What to produce:
Repeat the whole of the data, keeping every detail the same.

────

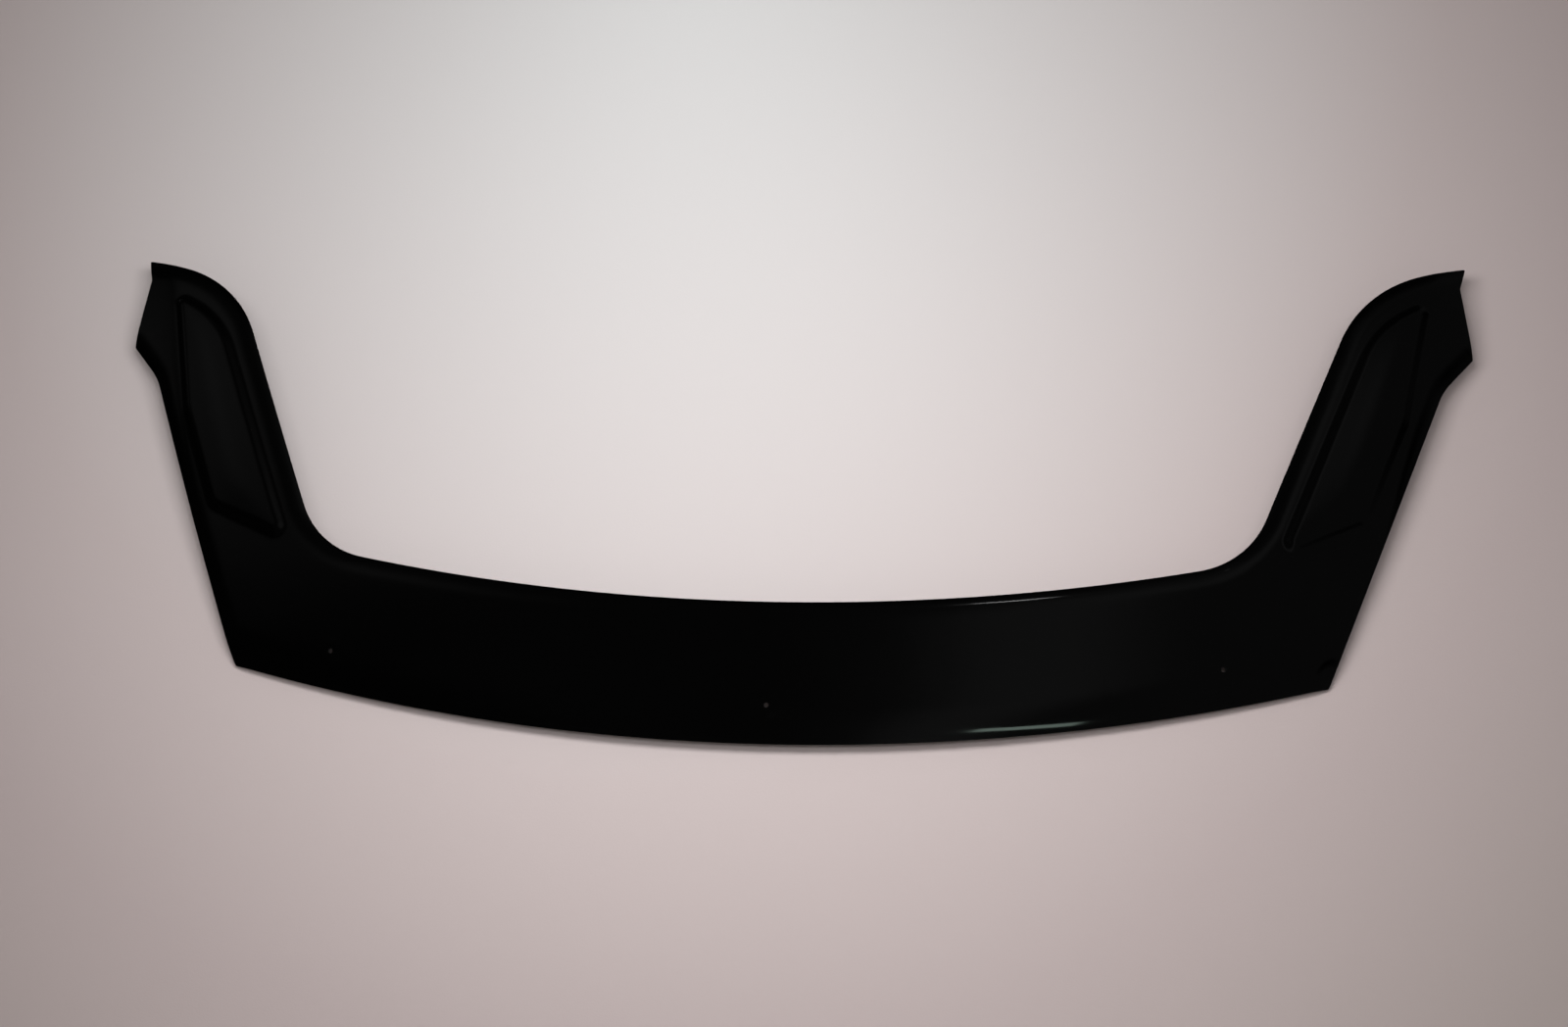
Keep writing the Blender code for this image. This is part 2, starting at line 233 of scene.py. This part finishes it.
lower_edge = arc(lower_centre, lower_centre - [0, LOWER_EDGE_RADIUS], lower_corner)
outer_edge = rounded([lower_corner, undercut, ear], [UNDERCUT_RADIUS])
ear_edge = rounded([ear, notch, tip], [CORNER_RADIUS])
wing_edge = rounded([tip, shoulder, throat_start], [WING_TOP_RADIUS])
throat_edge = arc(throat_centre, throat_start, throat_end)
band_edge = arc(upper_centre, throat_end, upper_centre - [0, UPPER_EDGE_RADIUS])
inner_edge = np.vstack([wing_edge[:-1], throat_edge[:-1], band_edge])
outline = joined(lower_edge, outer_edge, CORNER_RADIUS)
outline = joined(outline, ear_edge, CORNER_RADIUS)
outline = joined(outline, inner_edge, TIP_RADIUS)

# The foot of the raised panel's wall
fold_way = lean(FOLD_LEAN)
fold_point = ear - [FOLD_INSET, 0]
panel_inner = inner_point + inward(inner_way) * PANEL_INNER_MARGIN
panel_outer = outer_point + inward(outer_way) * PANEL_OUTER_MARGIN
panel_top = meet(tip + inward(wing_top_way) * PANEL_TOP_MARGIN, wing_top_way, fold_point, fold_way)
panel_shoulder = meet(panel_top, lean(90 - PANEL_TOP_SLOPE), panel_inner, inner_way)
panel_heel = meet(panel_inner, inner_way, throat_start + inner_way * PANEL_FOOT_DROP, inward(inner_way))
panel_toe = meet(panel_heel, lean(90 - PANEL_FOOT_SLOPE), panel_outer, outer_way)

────

The output:
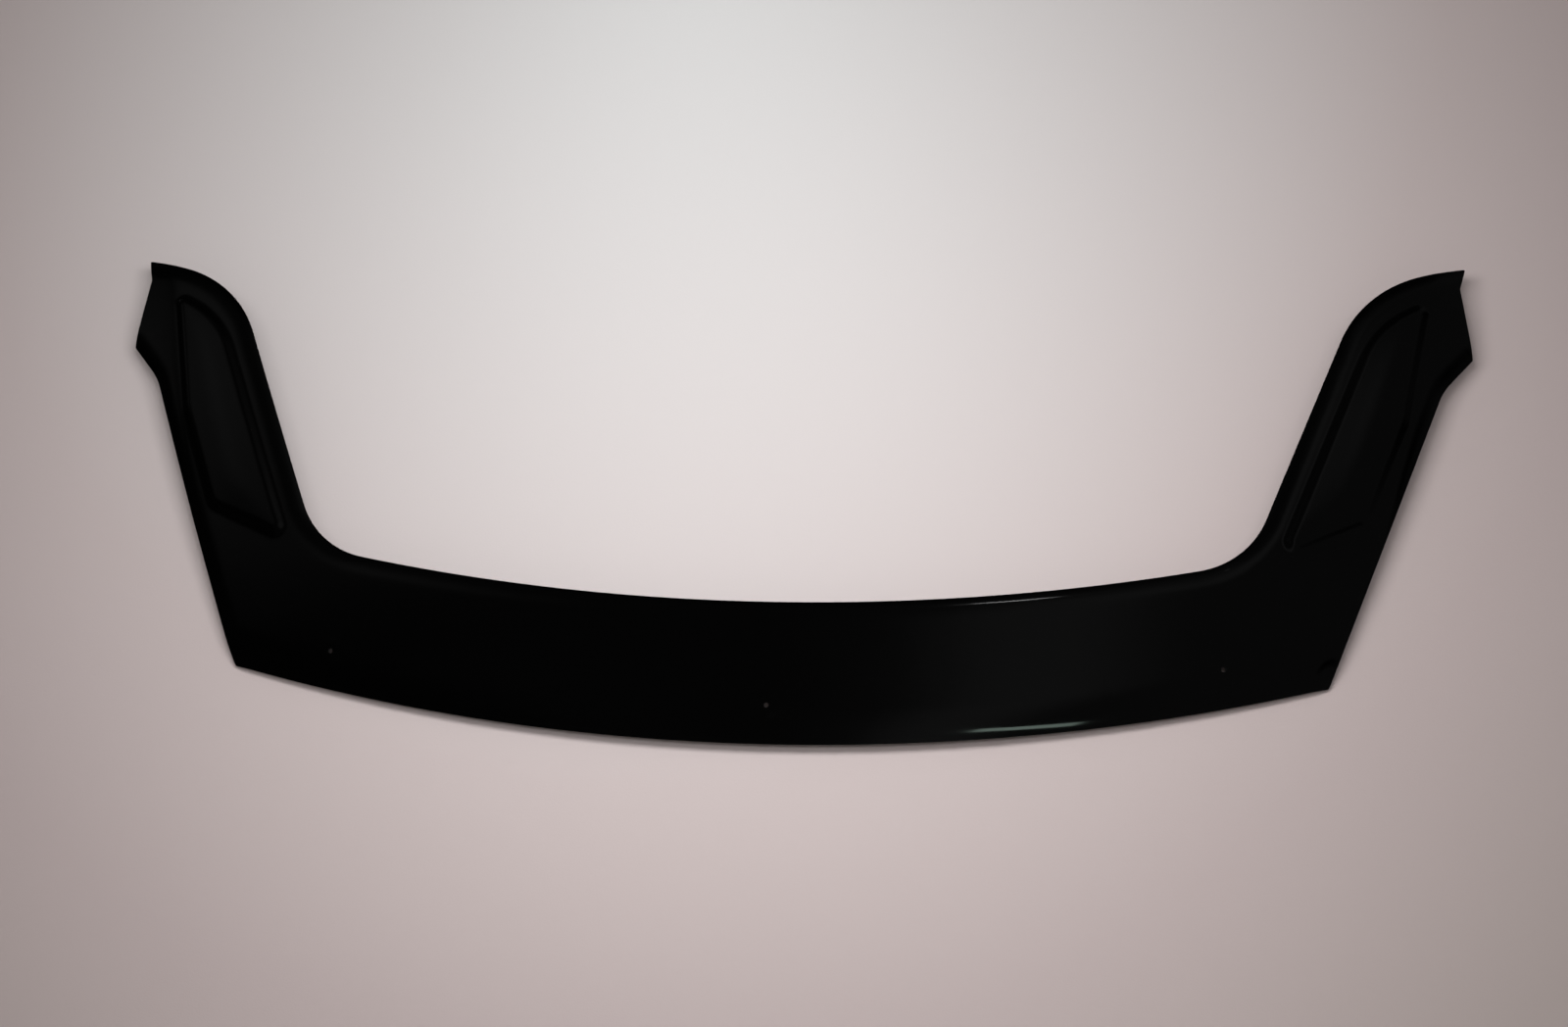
Keep writing the Blender code for this image. This is part 2, starting at line 233 of scene.py. This part finishes it.
lower_edge = arc(lower_centre, lower_centre - [0, LOWER_EDGE_RADIUS], lower_corner)
outer_edge = rounded([lower_corner, undercut, ear], [UNDERCUT_RADIUS])
ear_edge = rounded([ear, notch, tip], [CORNER_RADIUS])
wing_edge = rounded([tip, shoulder, throat_start], [WING_TOP_RADIUS])
throat_edge = arc(throat_centre, throat_start, throat_end)
band_edge = arc(upper_centre, throat_end, upper_centre - [0, UPPER_EDGE_RADIUS])
inner_edge = np.vstack([wing_edge[:-1], throat_edge[:-1], band_edge])
outline = joined(lower_edge, outer_edge, CORNER_RADIUS)
outline = joined(outline, ear_edge, CORNER_RADIUS)
outline = joined(outline, inner_edge, TIP_RADIUS)

# The foot of the raised panel's wall
fold_way = lean(FOLD_LEAN)
fold_point = ear - [FOLD_INSET, 0]
panel_inner = inner_point + inward(inner_way) * PANEL_INNER_MARGIN
panel_outer = outer_point + inward(outer_way) * PANEL_OUTER_MARGIN
panel_top = meet(tip + inward(wing_top_way) * PANEL_TOP_MARGIN, wing_top_way, fold_point, fold_way)
panel_shoulder = meet(panel_top, lean(90 - PANEL_TOP_SLOPE), panel_inner, inner_way)
panel_heel = meet(panel_inner, inner_way, throat_start + inner_way * PANEL_FOOT_DROP, inward(inner_way))
panel_toe = meet(panel_heel, lean(90 - PANEL_FOOT_SLOPE), panel_outer, outer_way)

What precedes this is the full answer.